We conduct research in all areas relevant for ASR:
  • multilingual models
  • codeswitching
  • short- and long-term learning
  • language modeling
  • new word adaptation
  • accent conversion
    • Accent Conversion (AC) attempts to make non-native speech sound as if the speaker had a native accent, because the performance of speech recognition can be reduced when the audio is spoken by a non-native speaker. As a result, if we can develop a good Accent Conversion model, we can improve the performance of ASR models on non-native speech.
  • acoustic environment / far field ASR
    • Building an efficient voice interaction system with a remote microphone brings scalability to real-world applications since speech is the most natural way for human-machine interaction.
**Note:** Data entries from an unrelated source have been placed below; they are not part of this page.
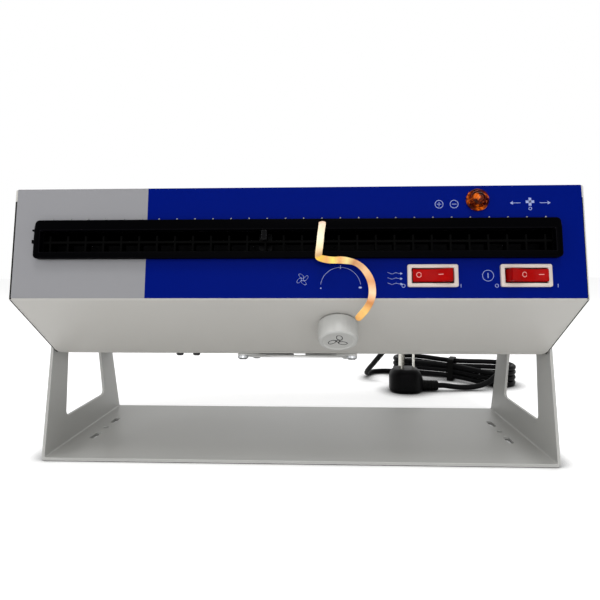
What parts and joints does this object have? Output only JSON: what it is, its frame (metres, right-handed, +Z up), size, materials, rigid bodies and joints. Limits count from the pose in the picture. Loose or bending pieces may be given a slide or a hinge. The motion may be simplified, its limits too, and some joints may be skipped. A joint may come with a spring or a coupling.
{
  "type": "ionizing air blower",
  "caption": "Benchtop ionizing blower: tilting sheet-metal housing with a wide slot outlet, rocker switches and speed knob on a U stand with mains cord.",
  "frame": {"origin": "middle of the underside of the stand's base, on the table", "axes": "+X to the right as seen from the front, +Y to the back, +Z up; the outlet faces -Y"},
  "size_m": [0.4498, 0.3551, 0.1907],
  "materials": {
    "stand_paint": "satin grey powder coat",
    "chassis_paint": "fine-textured grey powder coat",
    "cover_paint": "fine-textured grey powder coat",
    "label_film": "printed label film, deep blue with a grey end",
    "duct_plastic": "black moulded plastic",
    "cleaner_plastic": "black moulded plastic",
    "bristle": "natural bristle",
    "bar_plastic": "ivory insulating plastic",
    "needle_steel": "ground stainless steel",
    "heater_fins": "bare aluminium fins",
    "chamber_sheet": "zinc-plated sheet",
    "fan_plastic": "black glass-filled plastic",
    "motor_copper": "copper windings on steel laminations",
    "bearing_bronze": "sintered bronze",
    "guard_wire": "bright plated wire",
    "screw_zinc": "zinc-plated steel",
    "screw_black": "black oxide steel",
    "module_case": "black potted case",
    "lead_red": "red silicone insulation",
    "board_green": "green solder mask",
    "board_parts": "component bodies",
    "spacer_brass": "turned brass",
    "pot_metal": "plated steel can",
    "knob_plastic": "light grey moulded plastic",
    "switch_bezel": "cream white plastic",
    "rocker_red": "red translucent plastic",
    "lamp_metal": "bright plated bezel",
    "lamp_amber": "amber lens",
    "gland_rubber": "black strain relief",
    "wire_sheath": "dark wire sheath",
    "ribbon_film": "thin cream and orange ribbon",
    "cord_pvc": "black flexible mains cord",
    "plug_pvc": "black moulded plug",
    "pin_metal": "nickel-plated brass",
    "clamp_plastic": "black moulded hand knob",
    "stud_steel": "zinc-plated stud",
    "washer_nylon": "white nylon"
  },
  "bodies": {
    "stand": {"stand_bracket": "stand_paint", "pivot_washers": "washer_nylon", "cord_lead": "cord_pvc", "cord_hank": "cord_pvc", "cord_tail": "cord_pvc", "plug_body": "plug_pvc", "plug_pins": "pin_metal", "plug_relief": "gland_rubber"},
    "housing": {"chassis_pan": "chassis_paint", "front_cover": "cover_paint", "rear_panel": "chassis_paint", "front_label": "label_film", "pivot_nuts": "screw_zinc", "outlet_duct": "duct_plastic", "outlet_vanes": "duct_plastic", "emitter_bar": "bar_plastic", "emitter_needles": "needle_steel", "heater": "heater_fins", "air_chamber": "chamber_sheet", "fan_frame": "fan_plastic", "fan_motor": "motor_copper", "fan_bearing": "bearing_bronze", "finger_guard": "guard_wire", "guard_screws": "screw_zinc", "hv_module": "module_case", "hv_screws": "screw_black", "hv_lead": "lead_red", "control_board": "board_green", "board_parts": "board_parts", "board_spacers": "spacer_brass", "potentiometer": "pot_metal", "pot_nut": "screw_zinc", "warm_switch": "switch_bezel", "power_switch": "switch_bezel", "lamp_holder": "lamp_metal", "lamp_lens": "lamp_amber", "cord_gland": "gland_rubber", "mains_wires": "wire_sheath", "cover_screws": "screw_zinc", "air_ribbon": "ribbon_film"},
    "fan": {"fan_rotor": "fan_plastic"},
    "speed_dial": {"speed_knob": "knob_plastic"},
    "warm_key": {"warm_rocker": "rocker_red"},
    "power_key": {"power_rocker": "rocker_red"},
    "cleaner": {"needle_cleaner": "cleaner_plastic", "cleaner_bristles": "bristle"},
    "left_clamp": {"clamp_knob_left": "clamp_plastic", "clamp_stud_left": "stud_steel"},
    "right_clamp": {"clamp_knob_right": "clamp_plastic", "clamp_stud_right": "stud_steel"}
  },
  "joints": [
    {"name": "housing_tilt", "type": "hinge", "parent": "stand", "child": "housing", "pos_m": [0, 0, 0.1206], "axis": [1, 0, 0], "range_deg": [-34.7, 40.3]},
    {"name": "fan_spin", "type": "hinge", "parent": "housing", "child": "fan", "pos_m": [0, 0.00343, 0.07932], "axis": [0, 0.1788, 0.9839], "continuous": true},
    {"name": "speed_turn", "type": "hinge", "parent": "housing", "child": "speed_dial", "pos_m": [0.029, -0.08039, 0.10228], "axis": [0, -0.6257, -0.7801], "range_deg": [-150, 150]},
    {"name": "warm_rock", "type": "hinge", "parent": "housing", "child": "warm_key", "pos_m": [0.087, -0.09919, 0.13405], "axis": [0, 0.1788, 0.9839], "range_deg": [0, 20]},
    {"name": "power_rock", "type": "hinge", "parent": "housing", "child": "power_key", "pos_m": [0.144, -0.09919, 0.13405], "axis": [0, 0.1788, 0.9839], "range_deg": [-20, 0]},
    {"name": "clean_slide", "type": "slide", "parent": "housing", "child": "cleaner", "axis": [1, 0, 0], "range_m": [-0.135, 0.171]},
    {"name": "left_clamp_turn", "type": "hinge", "parent": "housing", "child": "left_clamp", "pos_m": [-0.19, 0, 0.1206], "axis": [-1, 0, 0], "range_deg": [0, 270]},
    {"name": "right_clamp_turn", "type": "hinge", "parent": "housing", "child": "right_clamp", "pos_m": [0.19, 0, 0.1206], "axis": [1, 0, 0], "range_deg": [0, 270]}
  ]
}
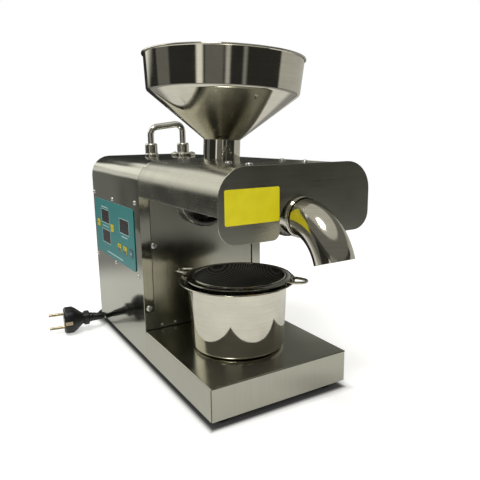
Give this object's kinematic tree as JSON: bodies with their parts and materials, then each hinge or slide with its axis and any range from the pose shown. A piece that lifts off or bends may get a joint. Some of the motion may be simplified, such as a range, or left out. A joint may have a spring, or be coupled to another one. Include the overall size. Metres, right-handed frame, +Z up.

In the ideal environment with a close speaking microphone, the speech recognition performance of current automatik speech recognition (ASR) systems has surpassed humans with a word error rate (WER) below 5%. However, in a realistic environment, the ASR system has to deal with complex acoustic conditions like noise, room reverberation, cross talk, ... It makes the model performance drop dramatically. Different from machines, humans actually do a very good job of ignoring the interfering signals and focusing on what we want to hear. Our goal is to research and develop a speech system that can learn to focus on the desired signal.
  • Multilingual ASR
We offer both, a class in ASR, and a laboratory that teaches how to build an ASR system with our in-house speech recognition toolkit Janus Recognition Toolkit (JRTk).

Applications for this technology are manifold. While the original idea was to create an automatic typewriter for dictation purposes, nowadays speech recognition software can be found in many applications that ask for a natural interface:

  • Dictation software
  • Speech Translation Systems
  • Smart Rooms
  • Human-Robot Communication
  • Telephone help lines
  • Machine control
  • Car navigation- and entertainment systems
  • Pick-to-voice systems
  • Appliances
  • Medical systems in operating rooms